Sıranın bize gelmesini beklerken Eda, Leyla ve Altuğ ile de sohbet ettik. Kızların orada olması günümü ne kadar güzelleştirdi bilen bilir. Prensesler yanımdaysa koşarım da  zıplarım da! Bir ara Bingül'le portakallar yedik. Biraz serindi hava ama tam koşacağımız saat yaklaşırken güneş yüzünü göstermeye başladı. Şanslı mıydık ne?
 
 
Sonrası mı?
İnanılmazdı... Hayatımda, çocukluğum da dahil olmak üzere çok nadir koşmuşumdur. Hani ondan bundan kaçarken falan belki.
Şu yaşımda fark ettim ki koşmak, hele ki bir ormanda koşmak, ben büyük bir kısmını yürümüş olsam da, efsane bir eylemmiş.
 
Vay arkadaş, kimse bana, koşarken yoldan başka şeye dikkatini veremezsin, duyduğun tek şey kendi soluğun ve çalı çırpının sesi olur dememişti.

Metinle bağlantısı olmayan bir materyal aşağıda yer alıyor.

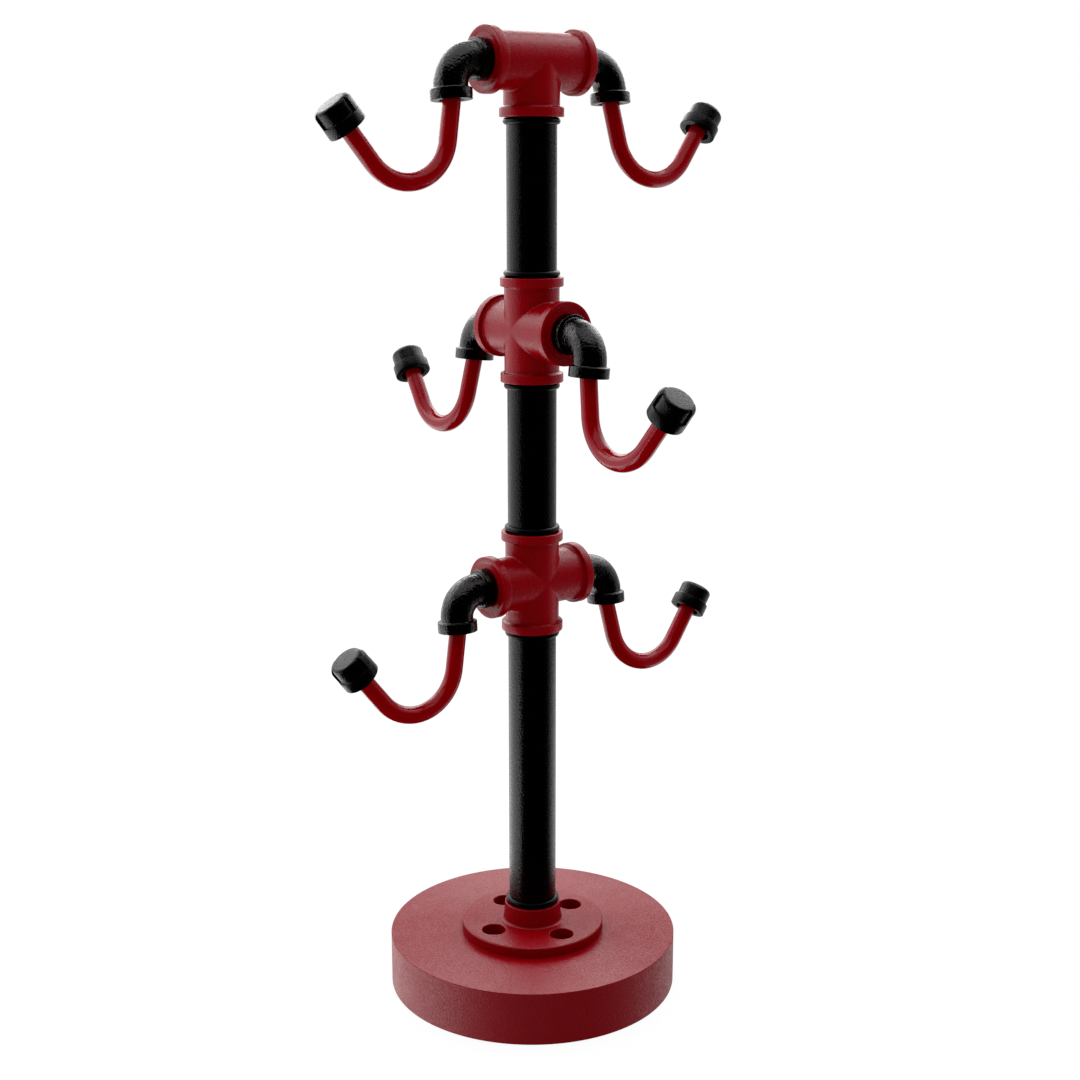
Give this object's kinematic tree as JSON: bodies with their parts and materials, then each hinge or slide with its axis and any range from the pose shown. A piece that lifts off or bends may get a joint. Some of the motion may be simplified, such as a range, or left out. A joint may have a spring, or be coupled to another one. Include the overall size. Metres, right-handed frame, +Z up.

Hiç kimse ormanın, ağaçların arasında kendimi minicik hissettiğimde zerre kadar korkmak bir yana, şen çocuklar gibi hoplayıp zıplamak arzusuna tutulacağımı da söylememişti.
 
Geride kaldığımda kulağımı dolduran sessizlik, Bingül önümde yürürken onun ardı sıra izlediğim patikalar ve neredeyse hiç konuşmadan bir meditasyonda nefes izler gibi bayrakları takip etmek! Çamurlu rampalarda, adeta bir çikolatalı pastanın üzerindeki süs gibi vıcık vıcık kaymak... Tam düşecekken ağaçlara tutunmak.
 
Çok iyi geldi. Bedenimin yepisyeni bir mutlu olma yolu keşfetmesine çok sevindim. Aklım çözüldü, nefesim aktı ve en önemlisi ne iyi ne de kötü bir şey düşünemedim. Kafamın farklı bir kısmı devreye girdi ve bu bana çok iyi geldi.
Son zamanlarda uzun yürüyüşlerle epeyce sakinleşmiştim. Açıkçası bu hızlı toparlanmaya çok şaşırmıştım. Fakat görülen o ki, fiziksel aktivitenin bedende salgıladığı hormonlar hakkında daha çok okumalıyım. Fiziksel aktivite insanın kimyasını, dolayısıyla ruh durumunu inanılmaz değiştiriyor. Kendimizi mutlu ve mutsuz etmek üzerine bu kadar cahil ve inatçı olmamız ne yazık. Oysa mutluluk sınırlar zorlandığında elde edilebiliyor. Kolaycılara mutluluk yok hayatta. Suat'ın dediği gibi "kenarda durup, ortadan yemek yoook!"
 
 
Adam niye koşmasaydım yazamazdım demiş anladım üstadım. Kafayı misler gibi boşaltıyor ki, yazmak istediklerini kurgulamaya yer açılsın. Annadık mı???
 
Bundan sonra ne olur bilinmez ancak bahardaki dans kursuna kadar bir İznik koşusu var önümde. Yaza da havuz kaydı yaptırdım mı, oh, işte mutluluk budur!
 
 
 
 
 
 
 
 
 

1 yorum:

Jasmin dedi ki...

https://en.m.wikipedia.org/wiki/Biophilia_hypothesis


Biophilia effect... Clemens G. Arvay'in cok güzel bir kiabi. Türkce veya ingilizcesini bulamadim simdi, ama belki arastirip bulursun.
Ormanin bagisiklik sistemimizle baglantisini konu ediyor.